▽

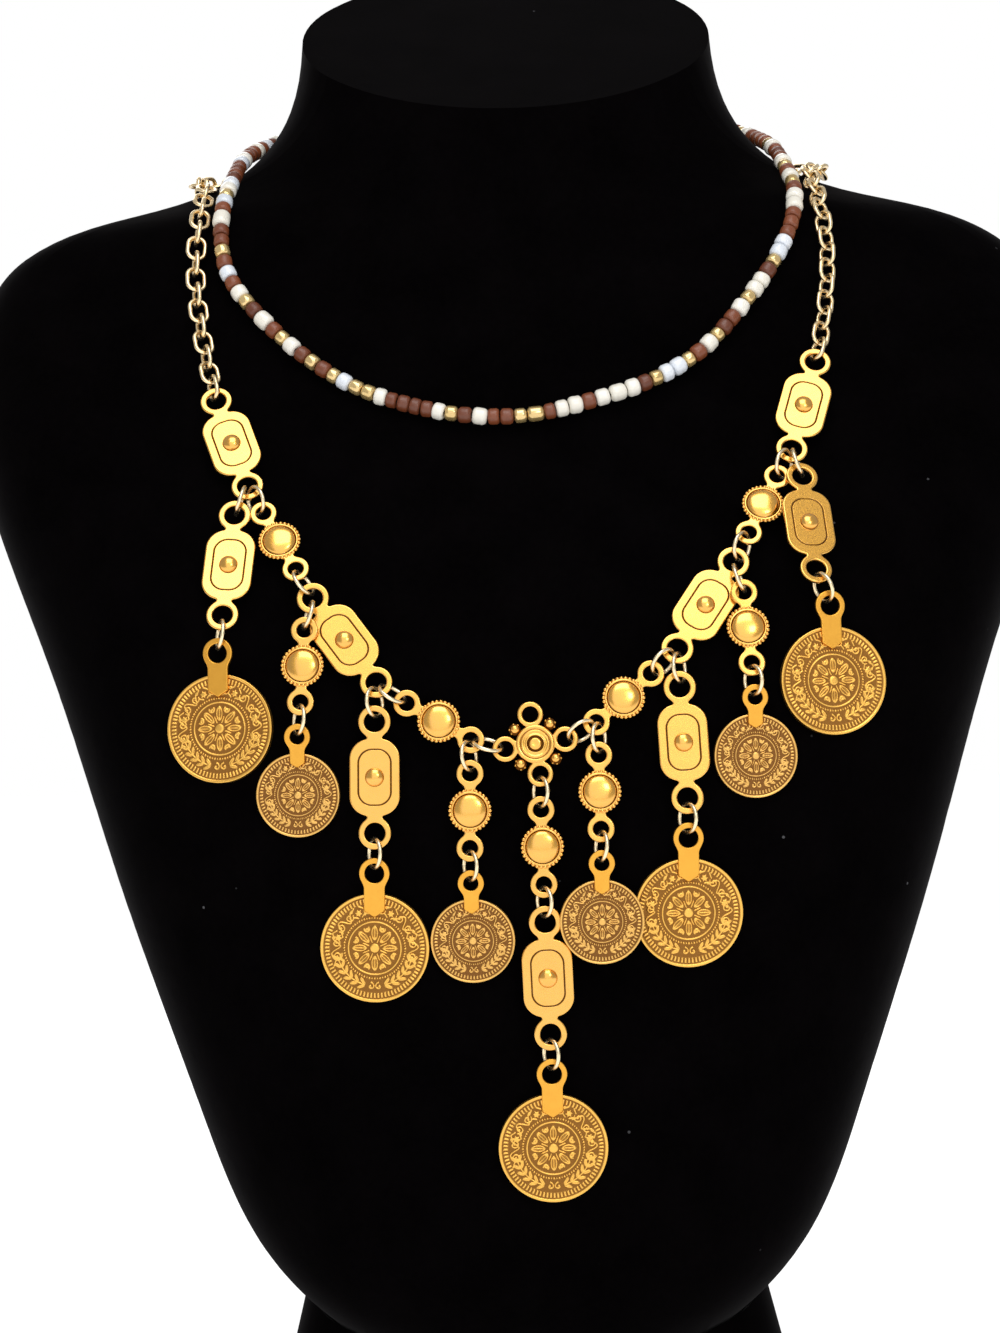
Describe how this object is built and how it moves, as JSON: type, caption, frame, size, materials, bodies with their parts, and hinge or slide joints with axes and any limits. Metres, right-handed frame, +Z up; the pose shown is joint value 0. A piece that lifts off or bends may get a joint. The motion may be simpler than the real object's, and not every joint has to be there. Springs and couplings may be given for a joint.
{
  "type": "coin necklace on a display bust",
  "caption": "Gold collar of oval plates and domed discs with hanging coins, on chains, and a strand of seed beads, laid over a plain black velvet display bust.",
  "frame": {"origin": "middle of the foot's underside, on the floor", "axes": "+Z up, the front of the bust faces -Y, the necklace's left as seen in the picture is -X"},
  "size_m": [0.254, 0.1543, 0.3423],
  "materials": {
    "velvet": "black velvet",
    "bright_gold": "polished",
    "antique_gold": "struck, dark in the recesses",
    "pale_gold": "polished",
    "seed_beads": "glossy, mixed colours"
  },
  "bodies": {
    "root": {"bead_strand": "seed_beads", "bust": "velvet", "bust_foot": "velvet", "centre_drop_coin": "antique_gold", "centre_drop_plate": "bright_gold", "centre_drop_round": "bright_gold", "centre_jump_rings": "pale_gold", "chain_left": "pale_gold", "chain_right": "pale_gold", "clasp": "pale_gold", "hub": "bright_gold", "left_collar_plate_1": "bright_gold", "left_collar_plate_2": "bright_gold", "left_collar_round_1": "bright_gold", "left_collar_round_2": "bright_gold", "left_drop_1_coin": "antique_gold", "left_drop_1_round": "bright_gold", "left_drop_2_coin": "antique_gold", "left_drop_2_plate": "bright_gold", "left_drop_3_coin": "antique_gold", "left_drop_3_round": "bright_gold", "left_drop_4_coin": "antique_gold", "left_drop_4_plate": "bright_gold", "left_jump_rings": "pale_gold", "right_collar_plate_1": "bright_gold", "right_collar_plate_2": "bright_gold", "right_collar_round_1": "bright_gold", "right_collar_round_2": "bright_gold", "right_drop_1_coin": "antique_gold", "right_drop_1_round": "bright_gold", "right_drop_2_coin": "antique_gold", "right_drop_2_plate": "bright_gold", "right_drop_3_coin": "antique_gold", "right_drop_3_round": "bright_gold", "right_drop_4_coin": "antique_gold", "right_drop_4_plate": "bright_gold", "right_jump_rings": "pale_gold", "strand_end_left": "pale_gold", "strand_end_right": "pale_gold"}
  },
  "joints": []
}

△

Reproduce the listing shown above in its entirety, exactly.

*Written answer*
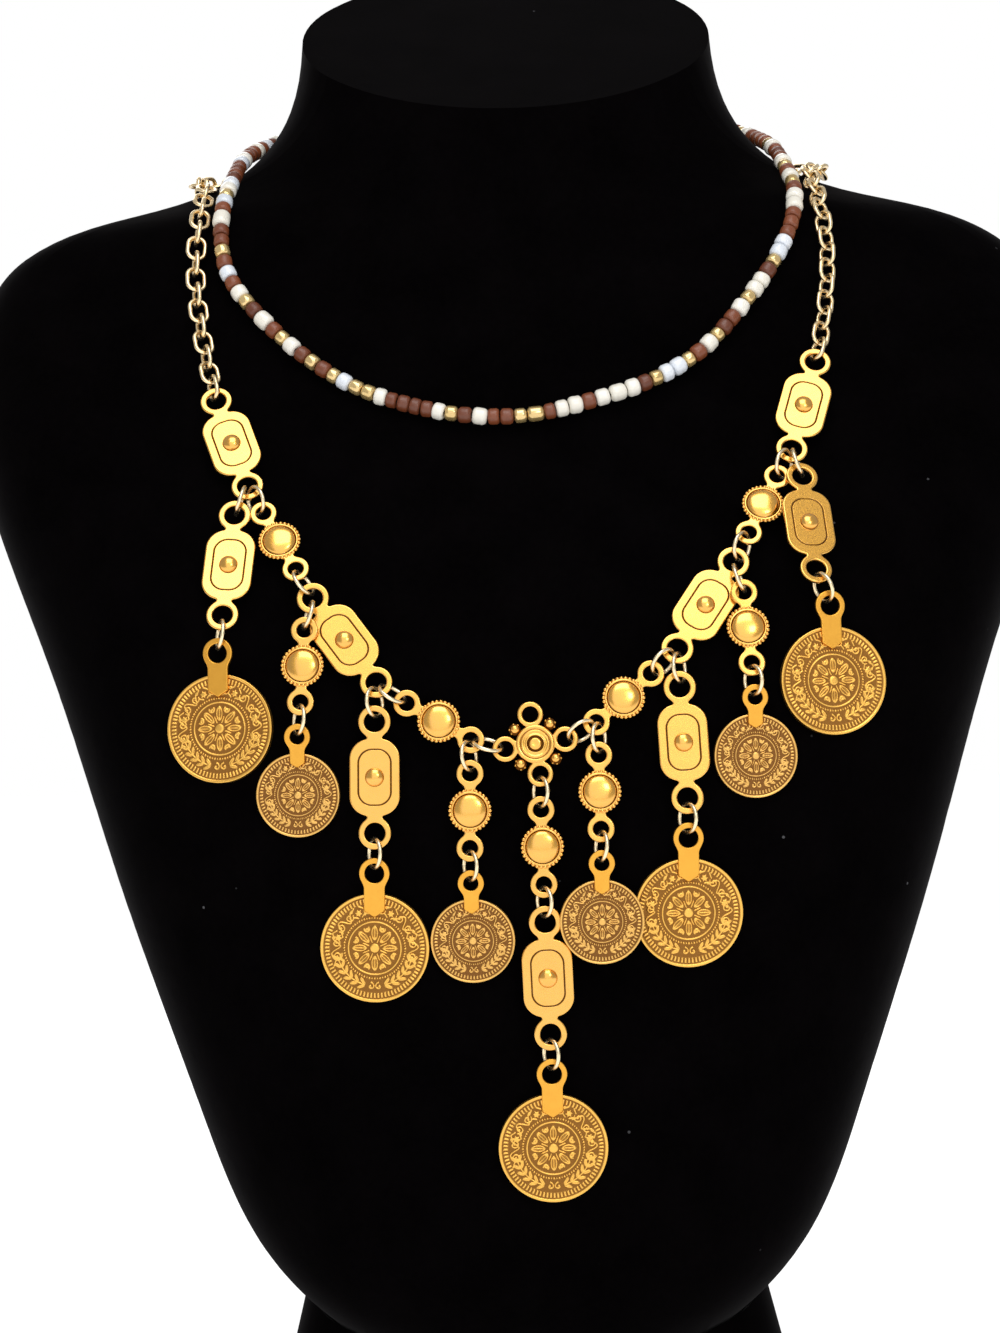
Describe how this object is built and how it moves, as JSON: type, caption, frame, size, materials, bodies with their parts, and hinge or slide joints with axes and any limits. Metres, right-handed frame, +Z up; the pose shown is joint value 0. A piece that lifts off or bends may get a joint. The motion may be simpler than the real object's, and not every joint has to be there. Springs and couplings may be given for a joint.
{
  "type": "coin necklace on a display bust",
  "caption": "Gold collar of oval plates and domed discs with hanging coins, on chains, and a strand of seed beads, laid over a plain black velvet display bust.",
  "frame": {"origin": "middle of the foot's underside, on the floor", "axes": "+Z up, the front of the bust faces -Y, the necklace's left as seen in the picture is -X"},
  "size_m": [0.254, 0.1543, 0.3423],
  "materials": {
    "velvet": "black velvet",
    "bright_gold": "polished",
    "antique_gold": "struck, dark in the recesses",
    "pale_gold": "polished",
    "seed_beads": "glossy, mixed colours"
  },
  "bodies": {
    "root": {"bead_strand": "seed_beads", "bust": "velvet", "bust_foot": "velvet", "centre_drop_coin": "antique_gold", "centre_drop_plate": "bright_gold", "centre_drop_round": "bright_gold", "centre_jump_rings": "pale_gold", "chain_left": "pale_gold", "chain_right": "pale_gold", "clasp": "pale_gold", "hub": "bright_gold", "left_collar_plate_1": "bright_gold", "left_collar_plate_2": "bright_gold", "left_collar_round_1": "bright_gold", "left_collar_round_2": "bright_gold", "left_drop_1_coin": "antique_gold", "left_drop_1_round": "bright_gold", "left_drop_2_coin": "antique_gold", "left_drop_2_plate": "bright_gold", "left_drop_3_coin": "antique_gold", "left_drop_3_round": "bright_gold", "left_drop_4_coin": "antique_gold", "left_drop_4_plate": "bright_gold", "left_jump_rings": "pale_gold", "right_collar_plate_1": "bright_gold", "right_collar_plate_2": "bright_gold", "right_collar_round_1": "bright_gold", "right_collar_round_2": "bright_gold", "right_drop_1_coin": "antique_gold", "right_drop_1_round": "bright_gold", "right_drop_2_coin": "antique_gold", "right_drop_2_plate": "bright_gold", "right_drop_3_coin": "antique_gold", "right_drop_3_round": "bright_gold", "right_drop_4_coin": "antique_gold", "right_drop_4_plate": "bright_gold", "right_jump_rings": "pale_gold", "strand_end_left": "pale_gold", "strand_end_right": "pale_gold"}
  },
  "joints": []
}